What to do:
Copy out each line below exactly as it appears.
:: Source material
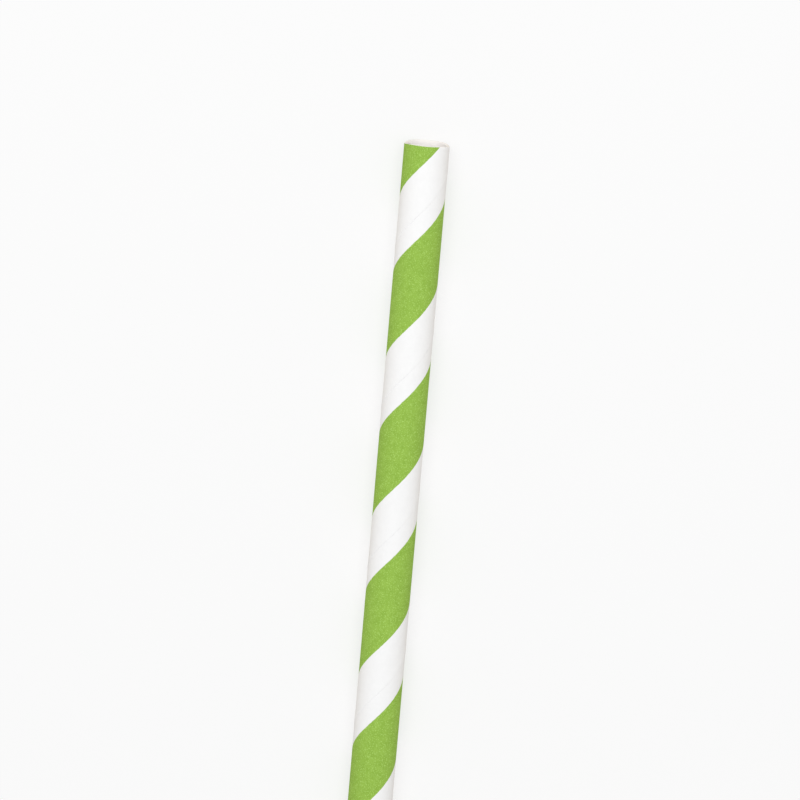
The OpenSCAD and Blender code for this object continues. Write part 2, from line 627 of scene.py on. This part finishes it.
# %% Softbox
# KEY_SHARE is the share of a full white that a small lamp of the same energy
# would give to a surface that faces it. The wide box gives four fifths of it.
KEY_TOWARDS = Vector((0.45, 0.04, 0.88)).normalized()
KEY_DISTANCE = 0.75
KEY_SIDE = 0.65
KEY_SHARE = 0.69
lamp = bpy.data.lights.new("softbox", "AREA")
lamp.shape = "SQUARE"
lamp.size = KEY_SIDE
lamp.energy = KEY_SHARE * math.pi ** 2 * KEY_DISTANCE ** 2
softbox = bpy.data.objects.new("softbox", lamp)
softbox.matrix_world = (Matrix.Translation(KEY_TOWARDS * KEY_DISTANCE)
                        @ KEY_TOWARDS.to_track_quat("Z", "Y").to_matrix().to_4x4())
bpy.context.scene.collection.objects.link(softbox)
print("softbox at", [round(c, 3) for c in softbox.matrix_world.translation])

# %% [markdown]
# ## Camera
#
# The photo looks at an upright straw from the side, so for the lying straw
# the camera looks down on it. Its place follows from four measures of the
# picture: where the centre of the mouth is, how far the straw leans, how open
# the ellipse of the mouth is, and how fast the straw grows towards its base.

# %% Camera
# FOCAL, PICTURE and MOUTH_AT are in pixels of the picture.
PICTURE = 800
FOCAL = 5200
SENSOR_MM = 36.0
MOUTH_AT = (427.15, 142.96)
MOUTH_DEPTH = 674.0 * MM
TILT = math.radians(12.07)
LEAN = math.radians(4.95)

forward = Vector((-math.sin(TILT), 0, -math.cos(TILT)))
across = Vector((0, -1, 0))
upward = Vector((math.cos(TILT), 0, -math.sin(TILT)))
right = math.cos(LEAN) * across + math.sin(LEAN) * upward
top = math.cos(LEAN) * upward - math.sin(LEAN) * across
ray = ((MOUTH_AT[0] - PICTURE / 2) / FOCAL * right
       - (MOUTH_AT[1] - PICTURE / 2) / FOCAL * top + forward)
mouth = Vector((LENGTH / 2, 0, AXIS_Z))

lens = bpy.data.cameras.new("camera")
lens.sensor_width = SENSOR_MM
lens.lens = SENSOR_MM * FOCAL / PICTURE
lens.clip_start = 0.01
lens.clip_end = 100.0
camera = bpy.data.objects.new("camera", lens)
turned = Matrix((right, top, -forward)).transposed().to_4x4()
camera.matrix_world = Matrix.Translation(mouth - MOUTH_DEPTH * ray) @ turned
bpy.context.scene.collection.objects.link(camera)
bpy.context.scene.camera = camera
print("camera at", [round(c, 4) for c in camera.matrix_world.translation],
      "lens", round(lens.lens, 1), "mm")

# %% View settings, and the end
bpy.context.scene.view_settings.view_transform = "Standard"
::::
In response:
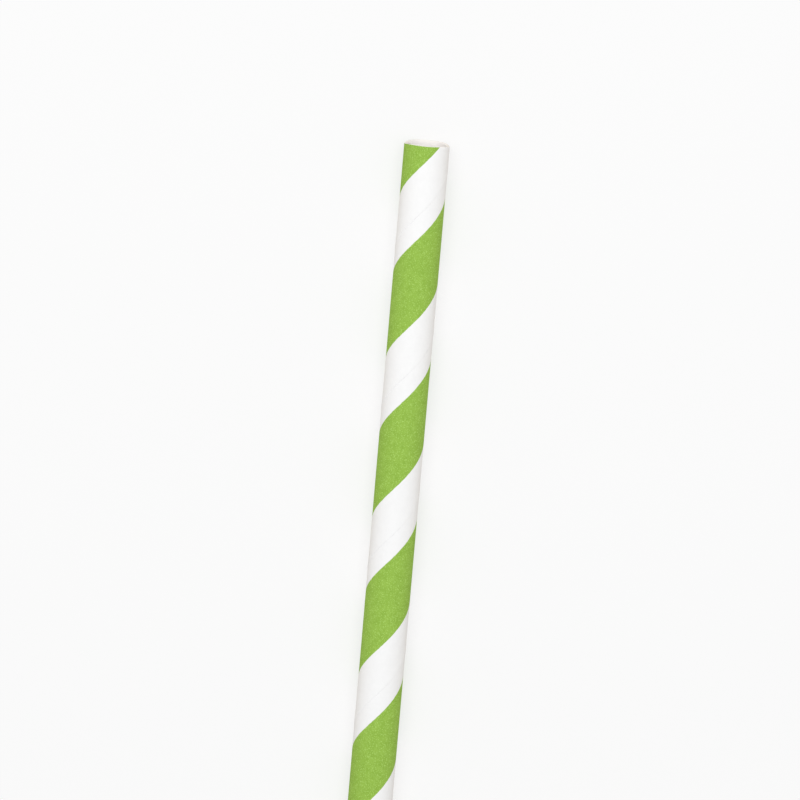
The OpenSCAD and Blender code for this object continues. Write part 2, from line 627 of scene.py on. This part finishes it.
# %% Softbox
# KEY_SHARE is the share of a full white that a small lamp of the same energy
# would give to a surface that faces it. The wide box gives four fifths of it.
KEY_TOWARDS = Vector((0.45, 0.04, 0.88)).normalized()
KEY_DISTANCE = 0.75
KEY_SIDE = 0.65
KEY_SHARE = 0.69
lamp = bpy.data.lights.new("softbox", "AREA")
lamp.shape = "SQUARE"
lamp.size = KEY_SIDE
lamp.energy = KEY_SHARE * math.pi ** 2 * KEY_DISTANCE ** 2
softbox = bpy.data.objects.new("softbox", lamp)
softbox.matrix_world = (Matrix.Translation(KEY_TOWARDS * KEY_DISTANCE)
                        @ KEY_TOWARDS.to_track_quat("Z", "Y").to_matrix().to_4x4())
bpy.context.scene.collection.objects.link(softbox)
print("softbox at", [round(c, 3) for c in softbox.matrix_world.translation])

# %% [markdown]
# ## Camera
#
# The photo looks at an upright straw from the side, so for the lying straw
# the camera looks down on it. Its place follows from four measures of the
# picture: where the centre of the mouth is, how far the straw leans, how open
# the ellipse of the mouth is, and how fast the straw grows towards its base.

# %% Camera
# FOCAL, PICTURE and MOUTH_AT are in pixels of the picture.
PICTURE = 800
FOCAL = 5200
SENSOR_MM = 36.0
MOUTH_AT = (427.15, 142.96)
MOUTH_DEPTH = 674.0 * MM
TILT = math.radians(12.07)
LEAN = math.radians(4.95)

forward = Vector((-math.sin(TILT), 0, -math.cos(TILT)))
across = Vector((0, -1, 0))
upward = Vector((math.cos(TILT), 0, -math.sin(TILT)))
right = math.cos(LEAN) * across + math.sin(LEAN) * upward
top = math.cos(LEAN) * upward - math.sin(LEAN) * across
ray = ((MOUTH_AT[0] - PICTURE / 2) / FOCAL * right
       - (MOUTH_AT[1] - PICTURE / 2) / FOCAL * top + forward)
mouth = Vector((LENGTH / 2, 0, AXIS_Z))

lens = bpy.data.cameras.new("camera")
lens.sensor_width = SENSOR_MM
lens.lens = SENSOR_MM * FOCAL / PICTURE
lens.clip_start = 0.01
lens.clip_end = 100.0
camera = bpy.data.objects.new("camera", lens)
turned = Matrix((right, top, -forward)).transposed().to_4x4()
camera.matrix_world = Matrix.Translation(mouth - MOUTH_DEPTH * ray) @ turned
bpy.context.scene.collection.objects.link(camera)
bpy.context.scene.camera = camera
print("camera at", [round(c, 4) for c in camera.matrix_world.translation],
      "lens", round(lens.lens, 1), "mm")

# %% View settings, and the end
bpy.context.scene.view_settings.view_transform = "Standard"